The president was supposed to go to Puerto Rico tomorrow. He's had some political pushback there. Now he says he will go to Vegas on Wednesday. The president has now two tragedies, very different types, the hurricane damage in Puerto Rico, after Texas and Florida, and other places in the United States, now this, the deadliest mass shooting in American history taking place on his watch.

I don't think that whatever your politics are there is anything you can take issue with what we just heard from the president of the United States right there. At moments like this, we will be talking about something very different about the Trump presidency had this not happened. I guess my only question is, because of that, because of where we began before this shooting how do the people who don't agree with this president on just about anything else, process this, but as someone who covered the White House for 10 years through two different presidents, been in town almost 30 years now, that was pitch perfect.

HARLOW: Yes. This is the time to bring the country together. That is exactly, John King, what the president did with those remarks. This is not a time for politics nor did he inject them at all into those remarks. And as John so beautifully said, to my fellow Americans.

With us, again, our political director David Chalian, Jeff Zeleny, our senior White House correspondent, Lisa Monaco is also with us.

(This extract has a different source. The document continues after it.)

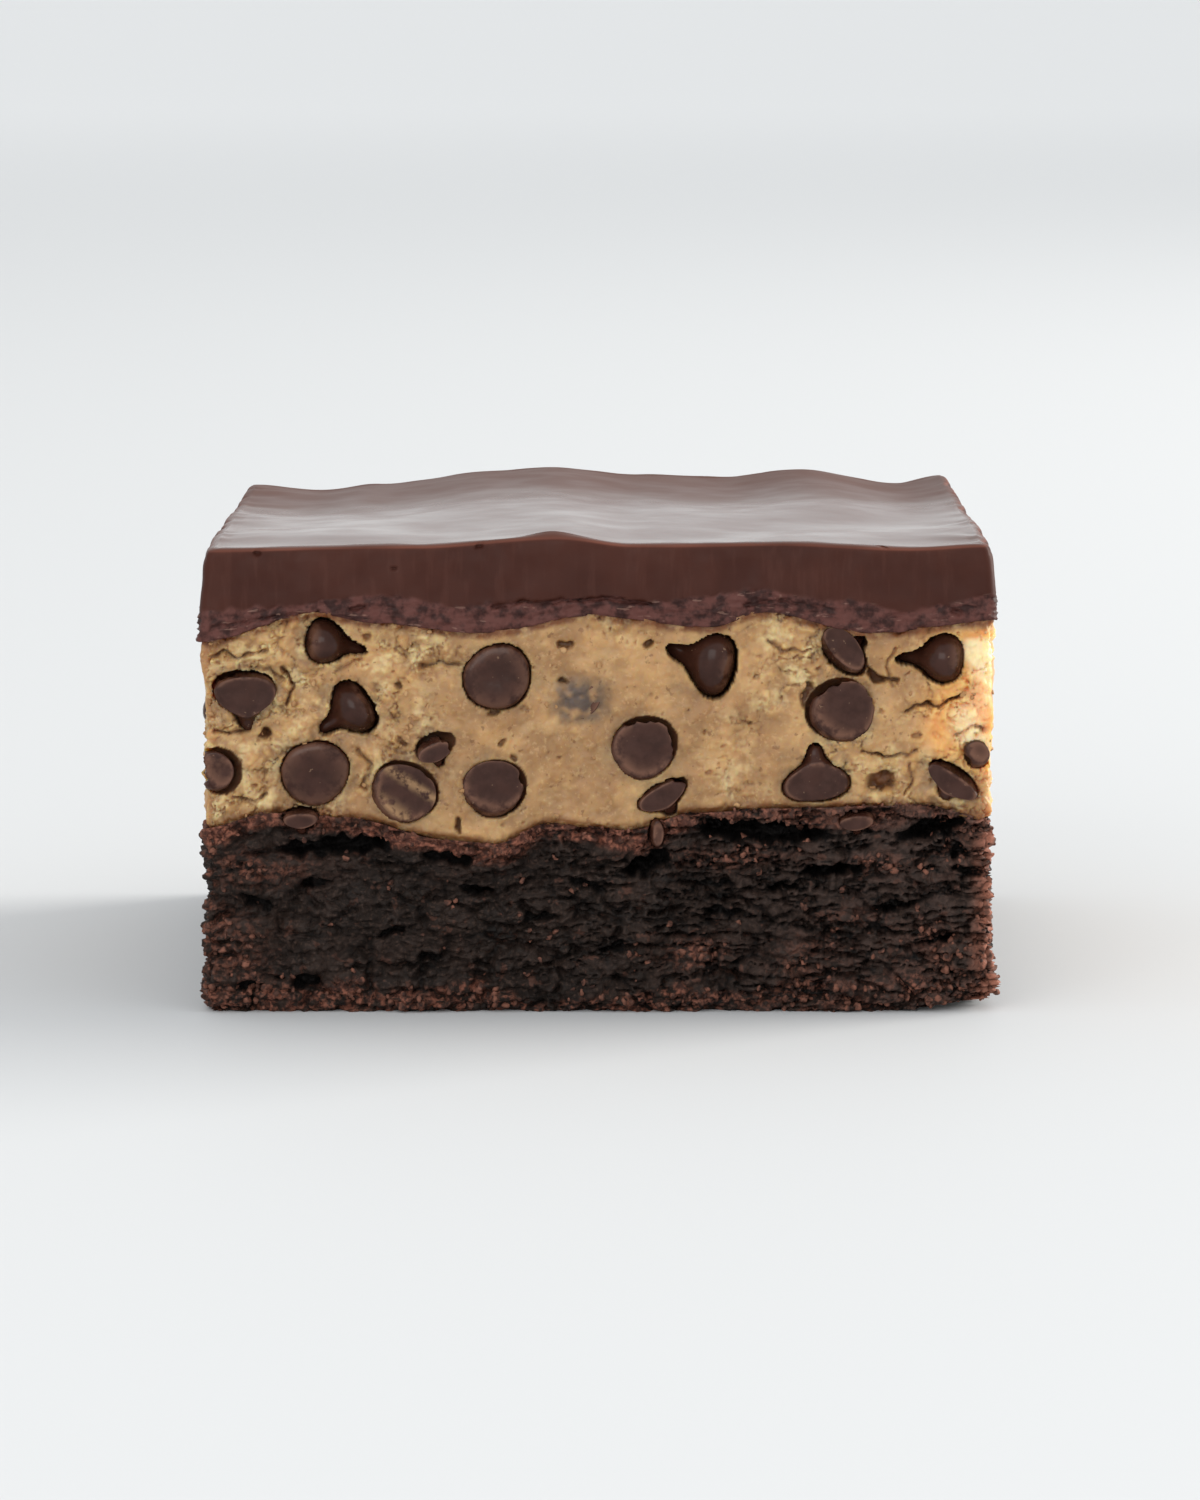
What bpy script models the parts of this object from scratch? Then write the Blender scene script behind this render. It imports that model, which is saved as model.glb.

Jeff Zeleny, as you noted those remarks were updated until the very last moment from the president.

ZELENY: Pretty standard operating procedure particularly for a speech like this. You want to get every word right. And again, the president, he left it to his role of being a unifier. He did not talk about the investigation, he did not talk about the suspect. One of the reasons is, you know, not much is known. He said that the FBI and Homeland Security and others are -- are looking into this. This is not a lot --


HARLOW: You pronounce the G. ZELENY: -- the nation to convey. But by saying that he will go to

Las Vegas on Wednesday, by visiting this, it is something that puts him in line with what so many presidents before him have done and paid their respects. Of course Las Vegas is a town that he is connected to and knows well. His name is emblazoned on the top of a hotel there as well. He campaigned there a lot. So this is something that I'm not surprised at all to see him go there visiting early.

But again, I think the moment here is what comes after this. This invariable -- invariably after today and tomorrow will become a discussion of politics, of guns. It's not appropriate for that moment today. You will hear it from some Democrats.

HARLOW: Yes. Got it.

ZELENY: But what will this president do in that respect.

HARLOW: Cedric is not --

ZELENY: Will he take a leadership role in that respect? We will of course watch that as the days unfold, but the president clearly, as John said, striking a pitch perfect tone there.

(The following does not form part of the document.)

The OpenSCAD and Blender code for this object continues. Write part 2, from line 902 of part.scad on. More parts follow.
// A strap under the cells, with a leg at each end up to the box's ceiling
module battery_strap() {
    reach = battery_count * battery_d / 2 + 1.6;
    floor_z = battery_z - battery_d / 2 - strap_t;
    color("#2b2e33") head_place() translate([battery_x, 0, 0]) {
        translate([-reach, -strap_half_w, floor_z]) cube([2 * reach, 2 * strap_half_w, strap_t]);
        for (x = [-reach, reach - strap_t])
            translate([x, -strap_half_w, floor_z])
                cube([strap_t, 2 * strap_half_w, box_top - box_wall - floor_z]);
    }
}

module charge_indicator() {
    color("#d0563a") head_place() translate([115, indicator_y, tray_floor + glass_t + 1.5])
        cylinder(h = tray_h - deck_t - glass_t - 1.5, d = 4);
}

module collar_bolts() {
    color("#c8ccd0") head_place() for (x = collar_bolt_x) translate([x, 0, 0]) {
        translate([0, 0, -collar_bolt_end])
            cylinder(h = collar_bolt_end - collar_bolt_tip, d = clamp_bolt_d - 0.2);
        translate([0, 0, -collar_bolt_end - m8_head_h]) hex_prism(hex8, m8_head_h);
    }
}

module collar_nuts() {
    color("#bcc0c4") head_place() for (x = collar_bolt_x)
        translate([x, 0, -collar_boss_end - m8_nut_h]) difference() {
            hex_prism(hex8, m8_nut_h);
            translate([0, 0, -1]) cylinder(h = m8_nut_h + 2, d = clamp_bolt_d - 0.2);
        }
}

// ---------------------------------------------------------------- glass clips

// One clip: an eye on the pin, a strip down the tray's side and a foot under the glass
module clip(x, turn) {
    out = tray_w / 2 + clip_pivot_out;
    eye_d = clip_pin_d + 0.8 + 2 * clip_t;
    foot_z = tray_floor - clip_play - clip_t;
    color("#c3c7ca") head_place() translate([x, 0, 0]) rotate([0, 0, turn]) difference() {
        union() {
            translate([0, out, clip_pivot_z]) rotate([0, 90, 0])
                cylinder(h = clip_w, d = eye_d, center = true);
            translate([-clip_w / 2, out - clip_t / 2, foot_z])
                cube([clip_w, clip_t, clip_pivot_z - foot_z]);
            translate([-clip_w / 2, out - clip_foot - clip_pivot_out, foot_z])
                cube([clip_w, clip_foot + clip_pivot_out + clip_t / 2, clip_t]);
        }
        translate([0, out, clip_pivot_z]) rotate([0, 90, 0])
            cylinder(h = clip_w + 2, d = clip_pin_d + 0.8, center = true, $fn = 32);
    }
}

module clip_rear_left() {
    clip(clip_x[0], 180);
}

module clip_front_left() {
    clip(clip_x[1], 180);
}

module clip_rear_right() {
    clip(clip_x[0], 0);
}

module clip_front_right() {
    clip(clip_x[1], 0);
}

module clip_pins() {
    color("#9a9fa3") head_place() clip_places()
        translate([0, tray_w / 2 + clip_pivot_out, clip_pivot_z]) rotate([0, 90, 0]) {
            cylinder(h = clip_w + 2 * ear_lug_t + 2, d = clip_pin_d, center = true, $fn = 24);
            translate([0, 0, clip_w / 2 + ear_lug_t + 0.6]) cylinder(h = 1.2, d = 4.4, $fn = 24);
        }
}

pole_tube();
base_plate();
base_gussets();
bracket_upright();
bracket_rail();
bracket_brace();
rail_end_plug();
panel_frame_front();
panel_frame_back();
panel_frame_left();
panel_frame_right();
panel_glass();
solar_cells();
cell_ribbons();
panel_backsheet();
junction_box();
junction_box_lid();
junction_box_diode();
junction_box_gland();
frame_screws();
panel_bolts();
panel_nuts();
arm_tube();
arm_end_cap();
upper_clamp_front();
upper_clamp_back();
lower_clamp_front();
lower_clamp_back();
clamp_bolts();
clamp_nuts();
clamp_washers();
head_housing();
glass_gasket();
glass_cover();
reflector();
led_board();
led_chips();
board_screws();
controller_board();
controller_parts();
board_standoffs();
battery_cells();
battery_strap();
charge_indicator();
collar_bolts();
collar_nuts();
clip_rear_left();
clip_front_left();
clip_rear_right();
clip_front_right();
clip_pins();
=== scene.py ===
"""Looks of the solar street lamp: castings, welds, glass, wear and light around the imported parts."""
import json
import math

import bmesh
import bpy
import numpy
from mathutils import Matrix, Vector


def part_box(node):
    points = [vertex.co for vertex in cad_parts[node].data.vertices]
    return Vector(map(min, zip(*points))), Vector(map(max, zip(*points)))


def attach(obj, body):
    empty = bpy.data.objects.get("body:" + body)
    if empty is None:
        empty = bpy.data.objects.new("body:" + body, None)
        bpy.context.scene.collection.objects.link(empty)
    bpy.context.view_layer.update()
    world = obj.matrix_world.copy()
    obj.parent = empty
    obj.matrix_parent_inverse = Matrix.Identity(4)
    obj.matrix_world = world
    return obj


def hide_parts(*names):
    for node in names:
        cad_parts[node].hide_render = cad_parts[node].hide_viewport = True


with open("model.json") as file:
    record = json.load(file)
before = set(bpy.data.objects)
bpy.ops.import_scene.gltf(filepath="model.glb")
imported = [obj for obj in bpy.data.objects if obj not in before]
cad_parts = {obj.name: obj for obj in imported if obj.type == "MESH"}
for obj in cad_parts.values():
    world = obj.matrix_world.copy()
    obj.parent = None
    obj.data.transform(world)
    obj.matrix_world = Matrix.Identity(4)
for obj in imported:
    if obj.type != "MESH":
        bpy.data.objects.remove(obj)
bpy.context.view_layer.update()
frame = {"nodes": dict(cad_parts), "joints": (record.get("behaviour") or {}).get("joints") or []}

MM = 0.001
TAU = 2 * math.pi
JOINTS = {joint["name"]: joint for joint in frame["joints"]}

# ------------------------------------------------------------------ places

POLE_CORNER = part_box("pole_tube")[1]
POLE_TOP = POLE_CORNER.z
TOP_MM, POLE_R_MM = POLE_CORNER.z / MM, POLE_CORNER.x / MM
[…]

And something else I think to keep in mind, a lot of these country music supporters were likely Trump supporters. And this is something that of course is hitting the tapestry of all Americans and there are going to be victims from across the country here. So this is something that is a national tragedy as the president said and the flags he also ordered at half staff today in memory and thought of all of the victims in Las Vegas.

BERMAN: David Chalian, we have a few seconds left right now. Want to get your last word. Your last thoughts on what we just heard from the president?

CHALIAN: It's everything you would want to hear from a president of the United States. Everything that you wanted to hear there. I agree with what John and Jeff are saying, this was certainly pitch perfect. I also -- it struck me because of how divided our politics are, because of what a divisive figure he can be for many people, to hear him talk about the comfort of our common humanity, I just think is such an important call for everyone in the nation to hear this president say that.

HARLOW: An act of pure evil and we as Americans all come together on this day. That is the message from the president.

Thank you all for being with us. David Chalian, thanks to you, and everyone, who is with us navigating these last two hours. We appreciate it.

I'm Poppy Harlow in New York.

BERMAN: Kate Bolduan picks up our coverage right now.